En outre, d’après les résolutions 12/2 (2009) et 24/24 (2013) du Conseil des droits de l’homme des Nations unies, les actes d’intimidation à l’encontre de ceux qui cherchent à coopérer ou coopèrent avec les Nations unies, leurs représentant·e·s et leurs mécanismes dans le domaine des droits humains, ou qui leur fournissent des témoignages ou des informations, constituent des actes de représailles auxquels il faut mettre fin et remédier. Les poursuites engagées contre Vanessa Mendoza Cortés pour avoir exercé son droit à la liberté d’expression et les efforts concertés visant à délégitimer ses actions de défense des droits des femmes et des filles, et en particulier de leurs droits en matière de sexualité et de procréation, s’inscrivent dans une pratique globale d’intimidation visant à empêcher les femmes défenseures des droits humains de contester la discrimination et de promouvoir l’égalité, en particulier lorsque leur travail défie les structures traditionnelles et les normes sociales patriarcales.

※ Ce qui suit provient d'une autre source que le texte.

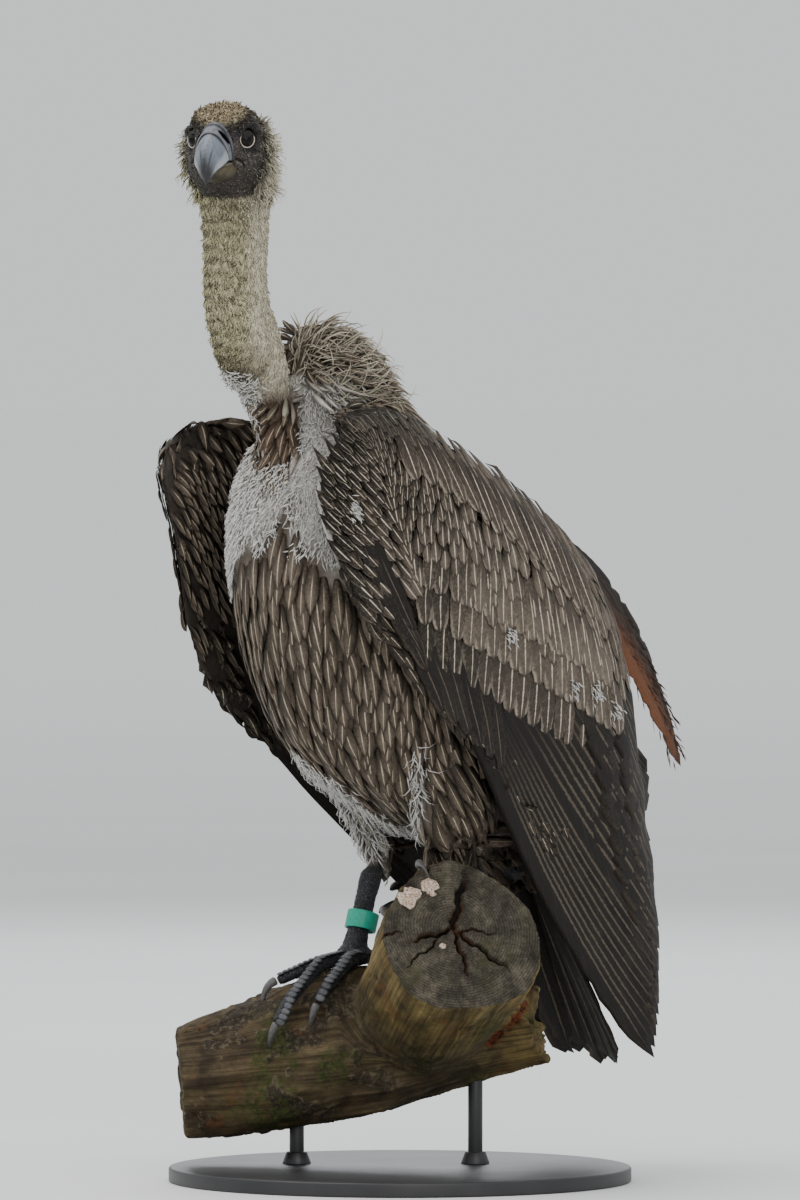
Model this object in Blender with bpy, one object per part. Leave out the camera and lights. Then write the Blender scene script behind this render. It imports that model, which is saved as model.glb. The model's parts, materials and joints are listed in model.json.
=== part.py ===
"""White-backed vulture (Gyps africanus), life size, gripping a cut length of forked branch that a
plain display stand holds up.  Metres, +Z up.  The breast faces -Y and the bird's left is at +X.
The origin is the middle of the stand base's underside, on the floor."""

import math

import bmesh
import bpy
import numpy as np
from mathutils import Matrix, Vector
from mathutils.bvhtree import BVHTree

GAP = 0.0003  # clearance between pieces that touch
SIDES = (("left", 1), ("right", -1))

# Driving sizes of the bird
HEAD_MIDDLE = Vector((0.009, -0.209, 0.849))
HEAD_YAW, HEAD_PITCH = math.radians(30), math.radians(6)  # turned to its left, bill a little down
EYE_RADIUS = 8.0  # millimetres, as all sizes on the head are
WRIST = Vector((0.088, -0.148, 0.589))  # the bend of the left wing
WING_TIP = Vector((0.045, 0.249, 0.080))
SHOULDER_DROP = Vector((0.013, 0, -0.012))  # the right wrist hangs lower and further out
TAIL_ROOT, TAIL_TIP = Vector((0, 0.134, 0.276)), Vector((0, 0.240, 0.088))
TOE_RADIUS, CLAW_RADIUS = 0.0066, 0.0042

# Driving sizes of the perch and the stand
BRANCH_YAW = math.radians(45)  # the way the main branch runs, from the bird's right rear
BRANCH_LINE = Vector((-0.021, 0.021, 0))  # a point of the vertical plane it lies in
STUB_ROOT, STUB_FACE = Vector((-0.010, 0.024, 0.126)), Vector((0.122, -0.052, 0.206))
STUB_RADIUS = 0.067
BASE_RADIUS, BASE_THICKNESS = 0.190, 0.012
ROD_RADIUS = 0.006


def material(name, colour, roughness, metallic=0.0):
    """A plain Principled material, made once for each name."""
    found = bpy.data.materials.get(name)
    if found:
        return found
    made = bpy.data.materials.new(name)
    made.use_nodes = True
    shader = made.node_tree.nodes["Principled BSDF"]
    shader.inputs["Base Color"].default_value = (*colour, 1)
    shader.inputs["Roughness"].default_value = roughness
    shader.inputs["Metallic"].default_value = metallic
    return made


def profile(*knots):
    """A smooth function through (place, value, ...) knots that never overshoots them."""
    place = np.array([k[0] for k in knots], float)
    value = np.array([k[1:] for k in knots], float)
    secant = np.diff(value, axis=0) / np.diff(place)[:, None]
    slope = np.zeros_like(value)
    slope[0], slope[-1] = secant[0], secant[-1]
    before, after = secant[:-1], secant[1:]
    level = before * after <= 0
    slope[1:-1] = np.where(level, 0, 2 * before * after / np.where(level, 1, before + after))

    def at(x):
        x = min(max(x, place[0]), place[-1])
        i = min(int(np.searchsorted(place, x, side="right")) - 1, len(place) - 2)
        span = place[i + 1] - place[i]
        t = (x - place[i]) / span
        found = (
            (2 * t**3 - 3 * t**2 + 1) * value[i]
            + (t**3 - 2 * t**2 + t) * span * slope[i]
            + (3 * t**2 - 2 * t**3) * value[i + 1]
            + (t**3 - t**2) * span * slope[i + 1]
        )
        return float(found[0]) if len(found) == 1 else found

    return at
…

En 2021, au cours de l’Examen périodique universel mené par l’ONU, qui évalue le bilan des États membres de l’ONU en termes de droits humains, il a été demandé à Andorre de s’abstenir d’exercer des actes de harcèlement judiciaire, de représailles et d’intimidation à l’encontre des défenseur·e·s des droits humains, de modifier les lois sur la diffamation, de dépénaliser l’avortement et de rendre son accès sûr et légal dans le pays.